Financial penalties have evolved from symbolic sanctions to strategic deterrents. Multi-million-pound enforcement actions are no longer exceptional. Regulators increasingly publish detailed enforcement reports, creating reputational consequences beyond the financial impact.
Public disclosure of compliance failures has become a regulatory tool in itself.
Advertising Restrictions and Political Pressure
Marketing practices have become a focal point for regulatory reform. Political pressure around consumer harm and gambling exposure (especially among younger demographics) has led to:
- tighter bonus structures
- restrictions on sponsorship visibility
- advertising watershed proposals
- content moderation requirements
In several European jurisdictions, advertising compliance has triggered both fines and temporary licence suspensions.
AML and Financial Crime Enforcement
AML supervision has intensified globally. Regulators now expect:
- real-time transaction monitoring
- risk-based customer profiling
- independent compliance reviews
- rapid suspicious activity reporting
Inadequate AML systems remain one of the most frequent causes of enforcement action. International coordination between financial authorities and gambling regulators has increased, particularly in cross-border investigations.
Blocking Unlicensed Operators
Beyond licensed operators, enforcement has expanded toward blocking illegal and offshore platforms.
Common measures include:
- ISP blocking orders
- payment provider restrictions
- blacklists
- direct cooperation with search engines
This reflects a shift toward active market channelisation strategies, encouraging players to migrate toward regulated operators.
Regulatory Reputation as Market Signal
In 2026, enforcement intensity itself acts as a market signal.
High-enforcement jurisdictions often experience higher compliance costs but stronger institutional trust. Conversely, weak enforcement environments may attract short-term operators but struggle with long-term credibility.
For investors, enforcement data increasingly informs risk modelling and valuation assessments.
Regulation is no longer passive supervision. It is active market shaping.
Future of iGaming Regulation (2026–2028 Outlook)
The trajectory of global iGaming regulation suggests that the next three years will be defined not by expansion alone, but by structural consolidation and supervisory sophistication.

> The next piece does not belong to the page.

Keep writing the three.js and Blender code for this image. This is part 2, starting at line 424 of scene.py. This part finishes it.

Regulatory frameworks are no longer in their formative phase. They are entering a maturity cycle characterised by risk calibration, technological oversight, and political sensitivity.
Several structural trends are likely to shape the 2026–2028 regulatory landscape.

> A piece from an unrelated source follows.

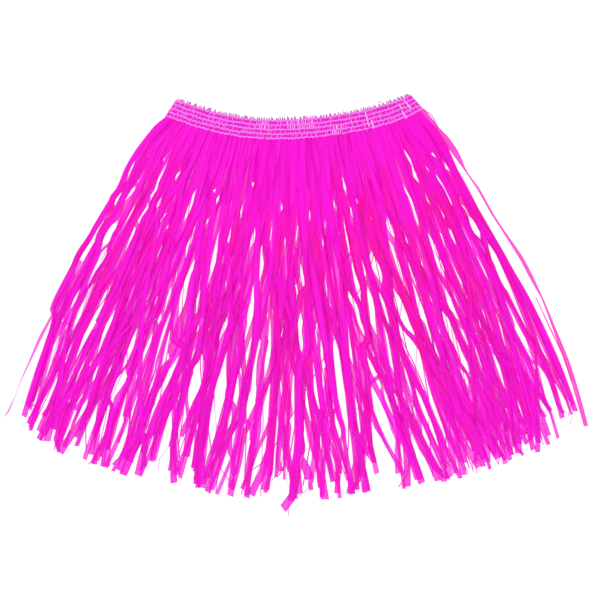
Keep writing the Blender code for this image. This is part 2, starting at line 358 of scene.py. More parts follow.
Loose = namedtuple("Loose", "places clear tone")
LOOSE_RIBBONS = [
    Loose(OUTER_RIGHT, 0.25, -0.3),
    Loose(INNER_TOP_RIGHT, 0.1, 0.4),
    Loose(CORNER_RIGHT, 0.0, -0.3),
    Loose(INNER_RIGHT, 0.0, 0.5),
    Loose(STRAY_LEFT, 0.7, 0.5),
]
LOOSE_FOLD, LOOSE_TWIST = math.radians(12), math.radians(12)
LOOSE_TWIST_WAVES = 2.0
LOOSE_SLANT = 0.2

# Notches in the hem, where the ribbons are cut shorter. Where the depth is negative they hang lower.
Notch = namedtuple("Notch", "across spread depth")
NOTCHES = [
    Notch(-0.99, 0.04, 20.0),
    Notch(-0.91, 0.03, 8.0),
    Notch(-0.76, 0.02, 14.0),
    Notch(-0.46, 0.03, 30.0),
    Notch(-0.37, 0.02, 18.0),
    Notch(-0.15, 0.014, -22.0),
    Notch(-0.07, 0.02, 16.0),
    Notch(-0.03, 0.014, -18.0),
    Notch(0.30, 0.03, 26.0),
    Notch(0.93, 0.035, 28.0),
]

# Cut ends of the ribbons: ragged, and some of them far shorter
HEM_MOST = 0.980
HEM_RAGGED = 0.042
HEM_SHORT_SHARE = 0.08
HEM_SHORT_BY = 0.16
HEM_SHORT_VARIES = (0.2, 1.0)

# Where the dye came out more violet, or more red where the shift is negative
Dye = namedtuple("Dye", "across along breadth length shift")
DYES = [
    Dye(-0.10, 0.02, 0.75, 0.16, 0.9),
    Dye(-0.65, 0.85, 0.40, 0.35, 0.8),
    Dye(0.50, 0.35, 0.45, 0.30, -0.6),
    Dye(0.50, 0.90, 0.40, 0.25, 0.3),
]

# Widths of the ribbons, which start tucked under the waistband. Thin ones lie across the slits.
RIBBON_WIDTH = 5.0
WIDTH_SPREAD = 0.32
WIDTH_LEAST, WIDTH_MOST = 2.0, 9.0
THIN_SHARE = 0.14
THIN_WIDTH = (0.6, 1.5)
ROOT_SHIFT = 0.45
RIBBON_STEPS = 60
RIBBON_CELLS = 6
TUCK = -0.015

# Folds and twists along a ribbon. It is crushed at its root and flatter at the hem.
LEAST_FOLD, ADDED_FOLD = math.radians(6), math.radians(62)
FOLD_WAVES, FOLD_SHARPNESS = 1.8, 2.2
ROOT_FOLD, ROOT_FOLD_ENDS = math.radians(18), 0.14
TWIST, TWIST_WAVES = math.radians(34), 1.7
HEM_FLATTENS, HEM_FLAT_FROM, HEM_FLAT_BY = 0.35, 0.65, 0.92
CRINKLE, CRINKLE_WAVES = 0.14, 7.0

# Ribbons that turn over once, those that narrow to the tip, the slant of the cut, and hooked tips
FLIPPED_SHARE = 0.4
FLIP_AT, FLIP_LENGTH = (0.25, 0.95), (0.04, 0.10)
NARROWED_SHARE, NARROWED_BY, NARROWED_FROM = 0.12, 0.85, 0.86
CUT_SLANT, CUT_SHARPNESS = 0.25, 20
HOOKED, THIN_HOOKED = 0.05, 0.5
HOOK_FROM = 0.955
HOOK_REACH = (4.0, 9.0)

# How high a ribbon lies in the room of its layer, and the lowest that its middle line and edges may lie
SEAT_IN_ROOM = 0.45
SEAT_SWAY, SEAT_WAVES = 0.8, 1.3
HEM_SETTLES, HEM_SETTLES_FROM = 0.65, 0.80
PRESSED_FLAT = 0.5
LOWEST_MIDDLE, LOWEST_EDGE_RISE = 0.12, 0.03

# How clear the film is, and its painted shade: least clear at its root and in folds, and painted darkest
# at its edges and in its folds, as shade where ribbons meet, overlap and fold
CLEAR_AT_ROOT, CLEAR_FROM, CLEAR_BY = 0.3, 0.05, 0.30
FOLD_CLOUDS = 0.8
# Painted shade in the folds: how much darker a folded ribbon is painted
FOLD_SHADE = 0.45
# Painted shade at the edges of a ribbon, where ribbons meet and overlap: how near the edge it keeps, how
# strong it is at the root, and from where to where it grows
EDGE_SHADE_SHARPNESS = 4
EDGE_SHADE_AT_ROOT, EDGE_SHADE_FROM, EDGE_SHADE_BY = 0.55, 0.15, 0.50

# A ribbon's pattern starts anywhere across the film, and its stripe in the bake map has margins
PATTERN_REACH = 500
STRIPE_MARGIN, STRIPE_END_MARGIN = 0.06, 0.005

# A wandering line is made of a few sines, each finer and lower than the one before
NOISE_SINES = 3
NOISE_LEAST, NOISE_SPREAD = 0.7, 0.6
NOISE_PEAK = 1.6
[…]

From Revenue-Driven to Risk-Based Regulation
Early regulatory models prioritised taxation and market legitimisation. Future reforms increasingly prioritise risk mitigation.
Expect regulators to:
- strengthen affordability assessment frameworks
- refine harm-prevention mechanisms
- introduce data-driven behavioural monitoring standards
- demand enhanced transparency in reporting
The regulatory focus is shifting from reactive enforcement toward predictive supervision.
Technological Oversight and AI Monitoring
Supervisory authorities are adopting more advanced data analysis tools to monitor operator behaviour in real time.
AI-assisted monitoring of player behaviour, transaction anomalies, and marketing activity is likely to become standard in high-intensity jurisdictions.
This creates dual pressure:
- operators must invest in compliance technology
- regulators must maintain proportional oversight without overreach
Technology will increasingly define the balance between innovation and restriction.
Cross-Border Regulatory Cooperation
As gambling becomes increasingly digital and borderless, regulatory cooperation between jurisdictions is intensifying.
Expect greater collaboration between:
- financial intelligence units
- data protection authorities
- national gambling regulators
Shared intelligence and coordinated enforcement actions may reduce the operational viability of grey-market strategies.
Cross-border regulatory dialogue is gradually replacing isolated national supervision.
Political Sensitivity and Public Accountability
Gambling regulation is highly sensitive to political narratives.
Election cycles, public health debates, and media scrutiny can rapidly reshape advertising policy and product restrictions.
Regulatory stability will increasingly depend on:
- transparent enforcement
- evidence-based policymaking
- measurable harm-reduction outcomes
Jurisdictions that fail to demonstrate regulatory effectiveness may face abrupt legislative tightening.
Consolidation and Capital Discipline
As compliance costs rise, smaller operators may struggle to maintain licensing standards in multiple jurisdictions.
This could accelerate:
- M&A activity
- market exits
- consolidation around well-capitalised operators
Regulatory complexity is becoming a structural barrier to entry.
For investors, regulatory exposure will remain a core valuation metric.
Between 2026 and 2028, regulation is unlikely to become lighter. Instead, it will become more precise, data-driven, and politically visible.
Operators that treat compliance as strategic infrastructure rather than operational overhead will be better positioned for long-term sustainability.
Frequently Asked Questions
What is the strictest gambling regulator in the world?
There is no single “strictest” regulator, as enforcement intensity varies by jurisdiction and political climate. However, the UK Gambling Commission is widely regarded as one of the most enforcement-driven authorities due to its significant financial penalties, strict affordability requirements, and aggressive marketing oversight.
Is a Curaçao licence valid internationally?
A Curaçao licence is legally valid within its issuing jurisdiction. However, international market access depends on local national laws. Many regulated markets require locally issued licences, meaning a Curaçao licence alone does not automatically grant cross-border rights.
Can one gambling licence cover multiple countries?
In most cases, no. While some European frameworks historically allowed limited cross-border activity, modern regulation increasingly requires country-specific licensing. Operators expanding internationally typically need separate approvals in each regulated jurisdiction.
What are the main compliance risks for iGaming operators?
The most common regulatory risks include AML failures, inadequate KYC procedures, responsible gambling shortcomings, and non-compliant marketing practices. In mature markets, enforcement actions frequently relate to financial crime prevention and advertising breaches.
Are more countries expected to regulate online gambling?
Yes. Several jurisdictions are actively evaluating regulatory models to capture tax revenue and strengthen consumer protection. However, regulatory timelines vary significantly depending on political and cultural factors.